I have told you yesterday that i was thinking about my next programming invention, so here is one of my other new programming inventions, i have invented it today, my new algorithm is a concurrent FIFO queue that uses only an atomic increment on the push side and an atomic increment on the pop side, and it's starvation-free and it minimizes efficiently the cache-coherence traffic and it reduces efficiently the contention and it has more parallelism than the two locks algorithm.

Here is the explanation of my new algorithm:

http://pages.videotron.com/aminer/CQueue2.htm


And you can download the source code here:

http://pages.videotron.com/aminer/


Authors: Amine Moulay Ramdane


Description:

A very fast concurrent FIFO queue that satisfies many requirements: it has more parallelism than the two locks algorithm, it is FIFO fair , it's starvation-free on the push and the pop side, and it has more parallelism than the two locks algorithm, it minimizes efficiently the cache-coherence traffic and it is energy efficient on the pop() side when you set the wait parameter to true in the construtor: when there is no items in the queue it will not spin-wait , but it will block wait on my SemaMonitor, and when the wait parameter of the constructor is set to false, and it uses only an atomic increment on the push() side and an atomic increment on the pop() side, so it's very fast,  this concurrent FIFO queue is limited to 1000 threads on the push() side, if you want to higher that, just modify the "margin" constant in the source code, and the number of threads in the pop() side is limited by the length of the array.

You have 3 options for setting the kind of locks, just look inside defines.inc , if you want to set it for my array based lock called AMLock just uncomment the option AMLock inside defines.inc, if you want to set it for Ticket Spinlock just uncomment the option TicketSpinlock ,If you want to set it for Spinlock just uncomment the option Spinlock, the Spinlock gives better performance under contention it scored 6.4 millions of transactions per second on my 2.4 GHz Quadcore, the Ticket Spinlock option scored 3.2 millions of transactions per second on my 2.4 GHz Quadcore, the Spinlock scaled even if the number of threads are greater than the number of cores, the TicketSpinlock and AMLock don't scale when the number of threads are greater than the number of cores, the Ticket Spinlock and scalable AMLock are optimal when the number of threads are equal to the number of cores.

The size of the queue must be passed to the constructor and it must be a power of 2.

Look here at my reasonning to prove to you that my algorithm is correct: Concurrent FIFO queue.

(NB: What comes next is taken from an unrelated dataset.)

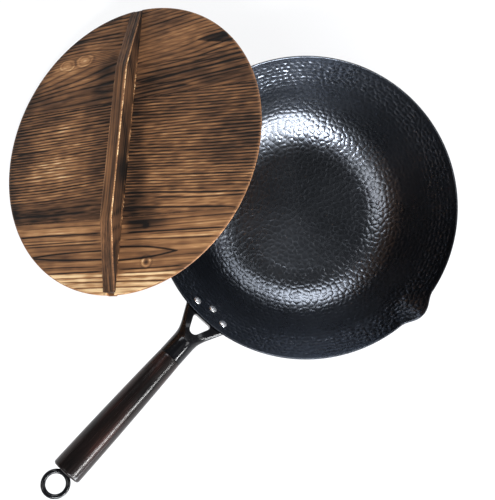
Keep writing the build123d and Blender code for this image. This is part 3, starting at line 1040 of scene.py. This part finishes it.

Please take a look a the test.pas Object Pascal demo inside the zipfile, compile and run it...

Language: FPC Pascal v2.2.0+ / Delphi 7+: http://www.freepascal.org/

Operating Systems: Windows, Mac OSX , Linux , Unix...


Required FPC switches: -O3 -Sd -dFPC -dFreePascal

-Sd for delphi mode....

{$DEFINE CPU32} and {$DEFINE Windows32} for 32 bit systems

{$DEFINE CPU64} and {$DEFINE Windows64} for 64 bit systems



Thank you,
Amine Moulay Ramdane.




aminer

  • Hero Member
  • *****
  • Posts: 956
Starvatoin freedom and the two locks algorithm
« Reply #31 on: April 27, 2014, 06:51:35 pm »
Hello,


I have just updated my concurrent FIFO queue that uses
a two locks algorithm, before i was doing something like this
on the push() side:

==

 function TWQueue.push(tm : long):boolean;
begin

result:=true;
lock1.enter;
if getlength >= fsize
  then
      begin
          result:=false;
         lock1.leave;
         exit;
      end;

    setObject(head,tm);
    head:=(head+1);
   lock1.leave;
if fwait then sema.signal;
end;

==

But the above pop() method is not starvation-free , when the queue is full and the "if getlength >= fsize" becomes true , the threads
will loop backa, hence this is not starvation-free, to be fully starvation-free here is what look my updated push() method:

==
function TWQueue.push(tm : long):boolean;
begin

result:=true;
lock1.enter;
if getlength >= fsize
  then
      begin
        while getlength >= fsize
         do sleep(0);
     end;

    setObject(head,tm);
    head:=(head+1);
   lock1.leave;
if fwait then sema.signal;
end;

===
 

When the a thread enters and the "if getlength >= fsize" is
true it will spin-wait inside the locked region until 
"if getlength >= fsize" is false, and when you set
the wait parameter to true my concurrent FIFO queue will become
fully starvation-free on both the push() side and on the pop() side.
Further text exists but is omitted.